Which is, of course, something at the very core of human fantasy.
Despite any minor criticisms, The Portrait of Mrs. Charbuque must be one of the best novels of 2002. The fact that Ford has chosen to use fantasy as a means of investigating fantasy is of course its appeal to die-hard fantasy readers; but really this is a novel of interest to all, whatever their normal literary palate. This novel is a deftly constructed creation every bit as lovely as any of the invisible sitter's flights of fancy. The sense of it – its air – lingers long in the mind, and is welcome there.
—Infinity Plus
Daughters of a Coral Dawn
by Katherine V. Forrest
Naiad Press, 226 pages, paperback, 1984
Although outwardly completely human, Mother is an alien from the planet Verna III, brought home to Earth by Father, with whom she has a passel of seemingly human daughters. But, as they grow older (which they do much more slowly than humans do), it becomes evident the daughters are far more intelligent than the Earth-humans around them. This might be tolerable were it not for the fact that this near-future Earth has reverted to a complete male domination, with testosterone being the currency of the day. Might is right, and it's the men who've seized the might.
The daughters go out and marry Earth men, by whom they in turn have daughters who seem fully human but are in fact as talented as their mothers. And the daughters have daughters ...
By the time there are thousands of this all-female clan, the world situation has deteriorated yet further, the male tyranny having become yet more oppressive; a means of artificial fertilization has become available, but has been outlawe
d because it would diminish the male grip upon the female thralls. The women of the clan decide that they should leave to find another world to claim as their own – a habitable planet of which Earth has not yet become aware, of course, because otherwise the males will hunt them down and either try to exterminate them or, perhaps even worse, try to bring them back. The logistics of locating such a world and getting there are not so daunting as they might seem, because, despite their femaleness, many of the clan members have, through their hyperintelligence, risen to fairly high-ranking positions within the scientific/technological hierarchy.
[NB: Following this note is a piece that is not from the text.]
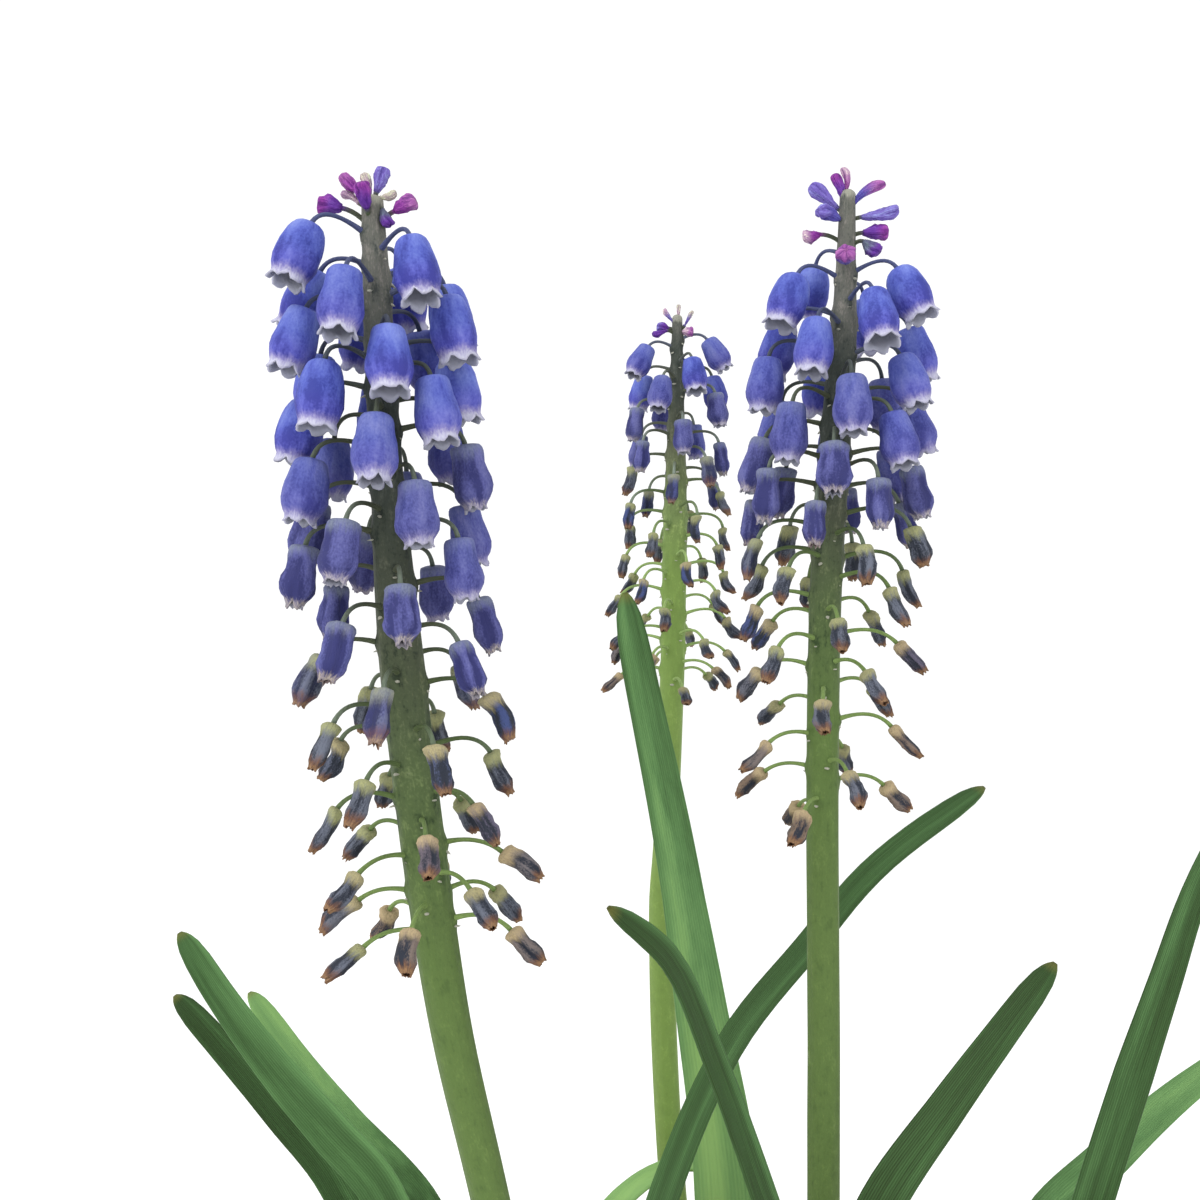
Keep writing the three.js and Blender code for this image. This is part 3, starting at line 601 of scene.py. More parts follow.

The first half of this book – which very much falls into two halves – concerns all of the above and the journey, aboard a seized super-starship, to the planet, which they christen Maternas in honour of the still-jaunty Mother, the only heterosexual among the thousands-strong party of settlers. At Mother's insistence, the women appoint a new leader, perhaps the most intellectually talented of them all: the synthesist Megan.
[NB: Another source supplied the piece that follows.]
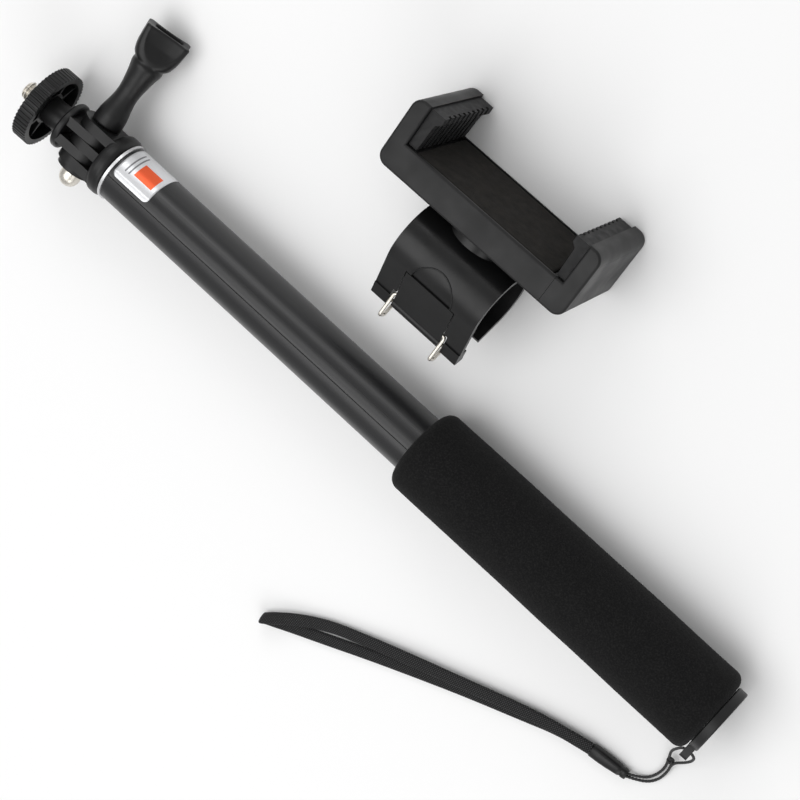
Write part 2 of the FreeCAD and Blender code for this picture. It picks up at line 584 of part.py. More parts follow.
turntable = cylinder(holder, (D["clamp_x"], D["clamp_y"], D["clamp_z"] + R - 1.0), Z, "swivel_radius",
                     str(-D["clamp_z"] - R + 1.0 - D["swivel_gap"]))
head_room = cylinder(holder, (D["clamp_x"], D["clamp_y"], D["clamp_z"] + R - wall - 3), Z, "screw_head+0.2", "4.8")
shank_room = cylinder(holder, (D["clamp_x"], D["clamp_y"], D["clamp_z"]), Z, "screw_radius+slide_gap", "20")
bore_clear = cylinder(holder, (clamp_start - 1, D["clamp_y"], D["clamp_z"]), X, "clamp_radius-clamp_wall",
                      "clamp_length+2")
part("clamp_shell", cut(fuse(shell, turntable, *feet), window, bail_room, pin_hole, scoop, head_room,
                        shank_room, bore_clear))

head_low = D["clamp_z"] + R - wall + 0.35
screw_seat = D["clamp_z"] + R - wall - 3 + 4.8
part("holder_screw", fuse(
    cylinder(holder, (D["clamp_x"], D["clamp_y"], head_low), Z, "screw_head", str(screw_seat - 0.05 - head_low)),
    cylinder(holder, (D["clamp_x"], D["clamp_y"], screw_seat - 0.5), Z, "screw_radius",
             str(D["screw_top"] - screw_seat + 0.5))))

part("lever_pin", feature(Part.makeCylinder(D["pin_radius"], pin_length, pin_at, X), lip))
plate = Part.makeBox(2 * half, D["lever_end"] - D["lever_start"], wall, Vector(-half, D["lever_start"], -wall))
barrel = Part.makeCylinder(D["barrel_radius"], 2 * half, Vector(-half, D["pin_place"], -wall / 2), X)
pin_bore = Part.makeCylinder(D["pin_radius"] + 0.05, 2 * half + 2, Vector(-half - 1, D["pin_place"], -wall / 2), X)
wire_bore = Part.makeCylinder(D["bail_radius"] + 0.05, 2 * half + 2,
                              Vector(-half - 1, D["bail_place"], -wall / 2), X)
wire_core = Part.makeBox(2 * half - 4, 4, 4, Vector(2 - half, D["bail_place"] - 2, -wall / 2 - 2))
part("latch_lever", feature(plate.fuse(barrel).cut(pin_bore).cut(wire_bore.cut(wire_core)), lip))


def bail_point(side, spot_yz):
    return (D["clamp_x"] + side * D["bail_half"], spot_yz[0], spot_yz[1])


pivot_local = lip.multVec(Vector(0, D["bail_place"], -wall / 2))
pivot = holder.inverse().multVec(pivot_local)
cross_local = clamp.multVec(spot(R, far, 5.5, -1) + Vector(0, math.cos(far), math.sin(far)) * 0.95)
cross = holder.inverse().multVec(cross_local)
leg = [(pivot.y, pivot.z), (pivot.y - 0.3, pivot.z - 8.3), (pivot.y + 3.8, pivot.z - 9.6), (cross.y, cross.z)]
inner = [(D["clamp_x"] + s * (half - 1.6), pivot.y, pivot.z) for s in (-1, 1)]
bail_route = ([inner[0]] + [bail_point(-1, p) for p in leg]
              + [bail_point(1, p) for p in reversed(leg)] + [inner[1]])


def wire_path(points, bend):
    """Straight runs with equal small bends."""
    route = [Vector(*p) for p in points]
    edges, start = [], route[0]
    for before, corner, after in zip(route, route[1:], route[2:]):
        back, ahead = (before - corner).normalize(), (after - corner).normalize()
        turn = math.pi - back.getAngle(ahead)
        reach = bend * math.tan(turn / 2)
        one, two = corner + back * reach, corner + ahead * reach
        middle = corner + (back + ahead).normalize() * (bend / math.cos(turn / 2) - bend)
        edges += [Part.LineSegment(start, one).toShape(), Part.Arc(one, middle, two).toShape()]
        start = two
    edges.append(Part.LineSegment(start, route[-1]).toShape())
    return Part.Wire(edges)


bail_wire = wire_path(bail_route, 0.9)
bail_end = Part.Wire(Part.makeCircle(D["bail_radius"], Vector(*bail_route[0]), X))
part("wire_bail", feature(bail_wire.makePipeShell([bail_end], True, False), holder))


# ---------------------------------------------------------------- wrist strap
eye = floor.inverse().multVec(stick.multVec(Vector(D["rear_1"] - 0.1 - D["lug_thick"] / 2, D["eye_reach"], 0)))
joiner_cord_end = Vector(-235.5, 41.0, 1.9)
joiner_strap_end = Vector(-222.8, 42.8, 1.9)

INNER_CORD = [
    (eye.x, eye.y, eye.z), (eye.x + 1.6, eye.y + 0.2, eye.z - 0.1), (-240.8, 17.9, 11.0), (-240.2, 22.4, 6.0),
    (-241.2, 26.6, 2.6), (-242.3, 31.0, 0.9), (-241.6, 35.6, 0.55), (-239.3, 38.8, 0.9), (-235.4, 40.6, 1.9)]
OUTER_CORD = [
    (eye.x, eye.y, eye.z), (eye.x - 2.4, eye.y + 0.2, eye.z - 0.2), (-246.7, 17.0, 11.2), (-245.6, 22.0, 6.0),
    (-242.8, 26.9, 2.8), (-243.6, 31.4, 1.1), (-243.0, 36.2, 0.55), (-240.1, 39.8, 0.9), (-235.4, 41.6, 1.9)]
STRAP = [
    (-222.8, 43.3, 1.05), (-213.1, 45.6, 0.82), (-200.5, 51.2, 0.82), (-183.8, 58.4, 0.82), (-168.0, 65.8, 0.82),
    (-152.3, 73.4, 0.82), (-138.5, 80.5, 0.82), (-127.5, 86.0, 0.82), (-121.5, 89.2, 0.82), (-117.9, 91.0, 0.82),
    (-118.3, 89.6, 3.7), (-121.4, 86.7, 3.2), (-127.0, 82.0, 2.15), (-136.5, 75.6, 1.65), (-148.0, 70.2, 2.0),
    (-161.5, 64.2, 2.5), (-177.5, 57.9, 2.5), (-194.0, 51.3, 2.5), (-208.5, 45.9, 2.5), (-222.8, 42.4, 2.75)]


def flat_outline(width, thick):
    """The strap's oval section, upright across its first run."""
    def outline(first):
        oval = Part.Ellipse(Vector(), width / 2, thick / 2).toShape()
        side = Z.cross(first).normalize()
        oval.Placement = Placement(Vector(), Rotation(side, first.cross(side), first, "ZXY"))
        return Part.Wire(oval)
    return outline


part("cord_inner", feature(tube_on(INNER_CORD, round_outline(D["cord_radius"]), "cord_inner"), floor))
part("cord_outer", feature(tube_on(OUTER_CORD, round_outline(D["cord_radius"]), "cord_outer"), floor))
part("strap_loop", feature(tube_on(STRAP, flat_outline(D["strap_width"], D["strap_thick"]), "strap_loop"), floor))

ball = doc.addObject("Part::Sphere", "Knot")
bind(ball, Radius="Dims.knot_radius")
ball.Placement = floor.multiply(Placement(Vector(-242.0, 26.8, 2.7), Rotation()))
part("cord_knot", ball)

along = joiner_cord_end - joiner_strap_end
joiner_frame = floor.multiply(Placement(joiner_strap_end, Rotation(along, Vector(), Z, "XZY")))
long = along.Length


def joiner_section(x, half_width, half_height):
    oval = Part.Ellipse(Vector(), half_width, half_height).toShape()
    oval.Placement = Placement(Vector(x, 0, 0), Rotation(Y, Z, X, "ZXY"))
    return Part.Wire(oval)


part("strap_joiner", feature(Part.makeLoft([
    joiner_section(0, 2.15, 1.85), joiner_section(long * 0.25, 2.2, 1.88), joiner_section(long * 0.6, 2.05, 1.8),
    joiner_section(long, 1.62, 1.5)], True), joiner_frame))


# ---------------------------------------------------------------- checks and files
doc.recompute()
failed = [o.Name for o in doc.Objects if "Invalid" in o.State or "Error" in o.State]
if failed:
    raise RuntimeError(f"failed objects: {failed}")
whole = FreeCAD.BoundBox()
for name, thing in NODES:
    shape = thing.Shape
    if shape.isNull() or not shape.isValid() or len(shape.Solids) != 1:
        raise RuntimeError(f"{name}: null {shape.isNull()}, valid {shape.isValid()}, {len(shape.Solids)} solids")
    if name not in ("cord_inner", "cord_outer", "strap_loop", "cord_knot", "strap_joiner"):
        whole.add(shape.BoundBox)
    print(f"{name}: volume {shape.Volume:.1f}, box {shape.BoundBox}")
print("box without the strap:", whole)
os.makedirs("parts", exist_ok=True)
for name, thing in NODES:
    thing.Shape.exportStep(f"parts/{name}.step")
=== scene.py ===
"""The looks of a telescopic selfie stick with a tilting screw mount, a wrist strap and a loose phone holder.

Shapes are worked out in millimetres in each assembly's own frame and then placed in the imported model,
which is in metres.
"""
import json
import math

import bmesh
import bpy
import numpy as np
from mathutils import Matrix, Vector, noise


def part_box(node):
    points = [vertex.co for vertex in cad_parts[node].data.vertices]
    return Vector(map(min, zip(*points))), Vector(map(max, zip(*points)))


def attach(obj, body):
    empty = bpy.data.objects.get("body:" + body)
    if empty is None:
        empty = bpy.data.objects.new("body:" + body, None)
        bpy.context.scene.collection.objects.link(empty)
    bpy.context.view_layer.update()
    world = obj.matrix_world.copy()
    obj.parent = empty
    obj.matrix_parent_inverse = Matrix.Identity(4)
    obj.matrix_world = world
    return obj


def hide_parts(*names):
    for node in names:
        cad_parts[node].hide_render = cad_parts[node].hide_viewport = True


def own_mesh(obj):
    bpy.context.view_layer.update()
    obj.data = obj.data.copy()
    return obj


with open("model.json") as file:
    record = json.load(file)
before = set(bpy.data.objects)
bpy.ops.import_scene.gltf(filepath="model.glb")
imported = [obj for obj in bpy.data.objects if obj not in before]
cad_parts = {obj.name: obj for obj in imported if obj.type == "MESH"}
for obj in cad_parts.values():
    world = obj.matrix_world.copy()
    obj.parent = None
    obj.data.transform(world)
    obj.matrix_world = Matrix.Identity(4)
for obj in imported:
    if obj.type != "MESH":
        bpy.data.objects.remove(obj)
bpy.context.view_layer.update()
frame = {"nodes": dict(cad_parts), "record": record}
NODES = frame["nodes"]
MM = 0.001


# ---------------------------------------------------------------- frames of the assemblies
ROLL, TILT, KNOB_TURN = math.radians(9.2), math.radians(4.5), math.radians(27)
TUBE_FRONT, HINGE_AT = -2.3, 11.4


def middle(node):
    low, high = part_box(node)
    return (low + high) / 2


def assembly_frames():
    """Matrices from millimetres in the stick's, adapter's, knob's and holder's frames to the row frame."""
    axis = middle("foam_grip")
    start = Vector((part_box("outer_tube")[1].x - TUBE_FRONT * MM, axis.y, axis.z))
    along = Matrix.Translation(start) @ Matrix.Rotation(ROLL, 4, "X") @ Matrix.Scale(MM, 4)
    pivot = along @ Matrix.Translation((HINGE_AT, 0, 0))
    cradle = Matrix.Translation(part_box("cradle_body")[1]) @ Matrix(
        ((-MM, 0, 0, 0), (0, 0, -MM, 0), (0, -MM, 0, 0), (0, 0, 0, 1)))
    adapter = pivot @ Matrix.Rotation(-TILT, 4, "Y")
    knob = pivot @ Matrix.Rotation(-KNOB_TURN, 4, "Y")
    return along, adapter, knob, cradle


STICK, ADAPTER, KNOB, HOLDER = assembly_frames()
FLOOR = Matrix.Translation((STICK.translation.x, STICK.translation.y, 0)) @ Matrix.Scale(MM, 4)


# ---------------------------------------------------------------- camera, lights and floor
def make_camera():
    data = bpy.data.cameras.new("camera")
    data.lens, data.sensor_width, data.clip_start = 97.03, 36, 0.01
    camera = bpy.data.objects.new("camera", data)
    bpy.context.scene.collection.objects.link(camera)
    right, up = (-0.72357, -0.53157, -0.44024), (0.66142, -0.71629, -0.22221)
    back = (-0.19723, -0.45199, 0.86991)
    place = Matrix((right, up, back)).transposed().to_4x4()
    place.translation = (-0.13595, -0.25582, 0.5655)
    camera.matrix_world = place
    bpy.context.scene.camera = camera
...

In the second half, Maternas is accidentally discovered by a ship from Earth containing three hyper-chauvinist males and a young female lieutenant, Laurel. After an attempted rape by one of the males, and after Laurel has described how she has been harassed and bullied throughout the flight, it is clear the males cannot be allowed to stay. On the other hand, neither can they be allowed to go back to Earth and report their discovery. There are some difficult decisions ahead for Megan.
And some equally difficult decisions ahead for Laurel, too. Should she return to Earth, her home and, despite everything, the world to which she has at least some emotional allegiance; or should she stay in the semi-idyll of Maternas? Previously a practising heterosexual, can she adapt to the homosexual ways of the women of Maternas?